# The mouse that made me fall in love with mice!



## PPVallhunds (Jul 26, 2010)

When the mice first came into work i didnt realy think much about them, i would play with them in my spair time but didnt look foward to going in to see them or anything. Then there was a mis-sexing of one of the babies and there was an inbred litter born. At first they all looked normal but as they grue it became apperant that they wernt right but as they were running about like the normal mice it was decided to give them a chance to live (but never breed). The most deformed one i called super runt as he was allways first to the food bow and would out run any mouse on the wheel and he had no fear of anything, i would call his name and he would come running over on to my hand. Sadly they didnt live that long and i was with all but super runt at the end (he passed in the night), but every day i looked forward to seeing him and we would spend ages playing.

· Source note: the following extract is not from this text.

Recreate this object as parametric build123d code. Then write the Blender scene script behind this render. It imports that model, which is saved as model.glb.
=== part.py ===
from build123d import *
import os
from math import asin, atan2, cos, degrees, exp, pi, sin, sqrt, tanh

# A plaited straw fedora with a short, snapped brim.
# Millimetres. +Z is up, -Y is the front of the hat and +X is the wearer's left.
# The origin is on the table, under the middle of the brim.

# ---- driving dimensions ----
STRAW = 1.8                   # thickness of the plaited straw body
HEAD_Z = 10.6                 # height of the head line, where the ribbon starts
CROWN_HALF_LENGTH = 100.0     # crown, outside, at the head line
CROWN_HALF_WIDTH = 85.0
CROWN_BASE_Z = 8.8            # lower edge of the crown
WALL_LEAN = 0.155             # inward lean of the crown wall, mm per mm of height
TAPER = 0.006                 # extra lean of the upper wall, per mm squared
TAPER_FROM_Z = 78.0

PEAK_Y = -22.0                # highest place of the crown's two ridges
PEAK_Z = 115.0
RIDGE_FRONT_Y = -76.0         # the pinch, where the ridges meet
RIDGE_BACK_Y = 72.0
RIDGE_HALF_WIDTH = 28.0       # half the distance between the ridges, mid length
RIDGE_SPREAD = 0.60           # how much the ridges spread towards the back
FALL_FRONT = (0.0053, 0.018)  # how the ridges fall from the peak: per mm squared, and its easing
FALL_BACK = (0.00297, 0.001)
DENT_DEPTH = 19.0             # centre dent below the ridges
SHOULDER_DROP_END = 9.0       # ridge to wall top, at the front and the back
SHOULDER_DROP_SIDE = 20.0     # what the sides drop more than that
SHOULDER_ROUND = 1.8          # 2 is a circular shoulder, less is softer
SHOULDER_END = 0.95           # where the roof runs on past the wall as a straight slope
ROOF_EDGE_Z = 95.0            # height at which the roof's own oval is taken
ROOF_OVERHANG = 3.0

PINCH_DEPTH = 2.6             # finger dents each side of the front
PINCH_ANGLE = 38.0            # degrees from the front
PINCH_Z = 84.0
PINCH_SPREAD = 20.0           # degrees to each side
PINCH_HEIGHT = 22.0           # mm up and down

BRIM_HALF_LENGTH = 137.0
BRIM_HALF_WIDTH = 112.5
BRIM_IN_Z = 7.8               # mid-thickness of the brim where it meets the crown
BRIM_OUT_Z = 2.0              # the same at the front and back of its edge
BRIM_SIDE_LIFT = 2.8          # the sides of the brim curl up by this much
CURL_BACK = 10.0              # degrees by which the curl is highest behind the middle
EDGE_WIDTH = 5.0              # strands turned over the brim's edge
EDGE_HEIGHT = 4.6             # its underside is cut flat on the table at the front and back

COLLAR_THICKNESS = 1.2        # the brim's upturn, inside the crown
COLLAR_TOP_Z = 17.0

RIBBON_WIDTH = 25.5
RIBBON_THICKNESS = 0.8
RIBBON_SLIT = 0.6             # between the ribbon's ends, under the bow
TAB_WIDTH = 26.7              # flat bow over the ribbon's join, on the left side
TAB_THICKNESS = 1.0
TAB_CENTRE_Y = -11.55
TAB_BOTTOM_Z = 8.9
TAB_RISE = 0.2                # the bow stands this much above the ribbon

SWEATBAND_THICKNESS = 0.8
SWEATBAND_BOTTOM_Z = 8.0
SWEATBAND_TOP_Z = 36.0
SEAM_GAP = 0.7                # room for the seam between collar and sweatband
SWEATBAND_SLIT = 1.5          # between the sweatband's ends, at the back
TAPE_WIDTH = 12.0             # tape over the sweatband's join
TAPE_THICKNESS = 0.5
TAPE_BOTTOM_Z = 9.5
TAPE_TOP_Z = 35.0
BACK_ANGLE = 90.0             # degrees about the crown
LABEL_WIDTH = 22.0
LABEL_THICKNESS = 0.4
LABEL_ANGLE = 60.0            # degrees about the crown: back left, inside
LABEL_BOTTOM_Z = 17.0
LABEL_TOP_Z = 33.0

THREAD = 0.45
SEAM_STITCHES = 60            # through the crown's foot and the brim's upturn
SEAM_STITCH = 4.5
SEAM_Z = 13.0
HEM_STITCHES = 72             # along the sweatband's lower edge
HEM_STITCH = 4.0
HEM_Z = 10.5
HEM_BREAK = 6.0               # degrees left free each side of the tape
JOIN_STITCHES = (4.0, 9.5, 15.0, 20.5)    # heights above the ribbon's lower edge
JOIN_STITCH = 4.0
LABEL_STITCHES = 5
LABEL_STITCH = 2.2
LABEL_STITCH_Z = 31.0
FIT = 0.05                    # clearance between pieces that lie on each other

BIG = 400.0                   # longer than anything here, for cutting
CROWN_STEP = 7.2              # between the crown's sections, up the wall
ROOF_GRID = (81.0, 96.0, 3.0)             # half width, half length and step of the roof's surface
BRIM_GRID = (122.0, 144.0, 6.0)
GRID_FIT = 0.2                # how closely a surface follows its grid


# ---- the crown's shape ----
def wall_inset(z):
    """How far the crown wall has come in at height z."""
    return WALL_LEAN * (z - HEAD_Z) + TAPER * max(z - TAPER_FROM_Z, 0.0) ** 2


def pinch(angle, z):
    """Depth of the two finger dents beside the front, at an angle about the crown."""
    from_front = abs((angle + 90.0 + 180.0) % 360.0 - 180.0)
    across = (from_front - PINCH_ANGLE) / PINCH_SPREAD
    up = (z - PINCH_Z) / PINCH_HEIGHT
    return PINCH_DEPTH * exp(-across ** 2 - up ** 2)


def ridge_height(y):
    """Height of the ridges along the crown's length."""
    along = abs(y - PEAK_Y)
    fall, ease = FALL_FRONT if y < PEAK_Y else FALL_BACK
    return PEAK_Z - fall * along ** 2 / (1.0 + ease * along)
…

So just wanted to post about the mouse that made me fall in love with mice! Super Runt
Super Runt!
(with his tiny eyes, shorter face, lower ears and arched back)









A comparison of him and a normal mouse


----------



## PPVallhunds (Jul 26, 2010)

Also sad news, i had little Crack put to sleep today, the mice have picked up lice from god knows where so were treated with Xeno yesterday but cracks bite from patch had become infected despite me cleaning it and giving him a bit of antiboitic we had in the fridge. He was very depressed and run down today and it was obvious he wasnt going to pull through.

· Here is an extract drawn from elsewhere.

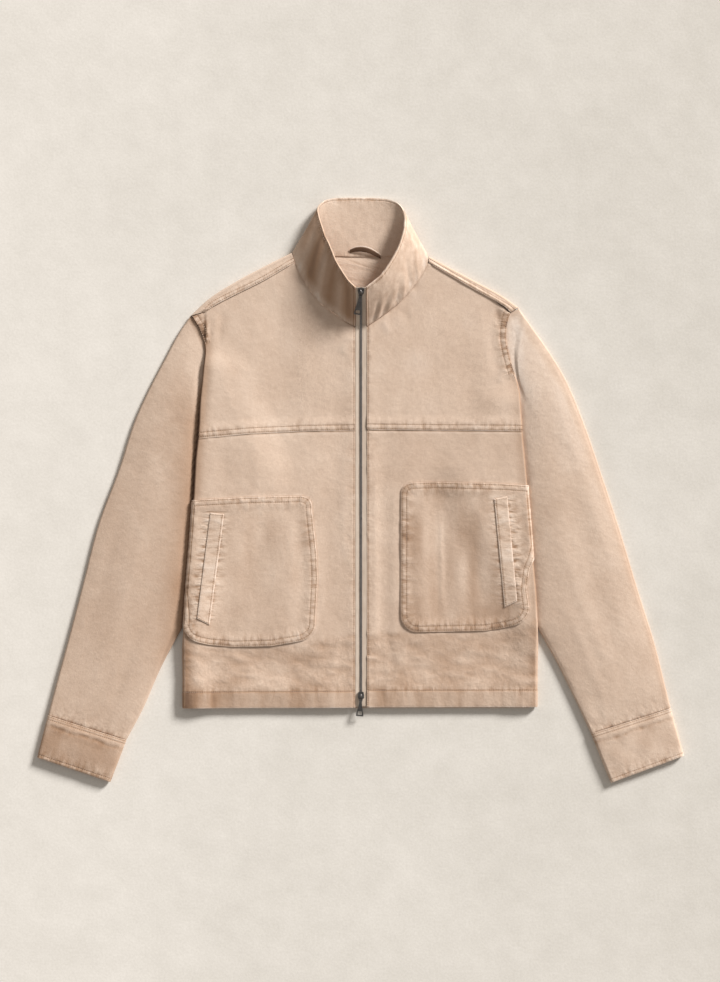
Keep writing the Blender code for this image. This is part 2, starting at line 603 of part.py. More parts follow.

http://i199.photobucket.com/albums/aa23 ... ing1-3.jpg


----------



## moustress (Sep 25, 2009)

Crack was a real cutie; sorry for your loss. *hug*


----------



## salemouse (Oct 9, 2010)

Wait, I thought inbred mice only multiply faults? What I mean is, I thought that if a sister and a brother mate than their children will have their qualities but doubled, however no new deformities arise. I could be wrong though haha.


----------



## countrygall721 (Oct 26, 2010)

Sorry for your losses


----------



## PPVallhunds (Jul 26, 2010)

salemouse said:


> Wait, I thought inbred mice only multiply faults? What I mean is, I thought that if a sister and a brother mate than their children will have their qualities but doubled, however no new deformities arise. I could be wrong though haha.


it all depends on what ressisive genes they are carrying, they could both carry a gene for something but as its ressive you dont see it in the parents, breed them tougher and the ofspring could inherit the ressive genes form both parents so have 2 ressive genes so it shows up in the babie.


----------



## PPVallhunds (Jul 26, 2010)

yeah little crack will be missed


----------



## moustress (Sep 25, 2009)

Inbreeding doubles both good recessives and bad recessives. If you have a line without unhealthy or undesirable traits, inbreeding can improve the line by potentially doubling desirable traits.


----------



## salemouse (Oct 9, 2010)

oh, okay i get it now. xD And sorry for your losses.  Its always the frail ones that I love the most so I know how you feel.


----------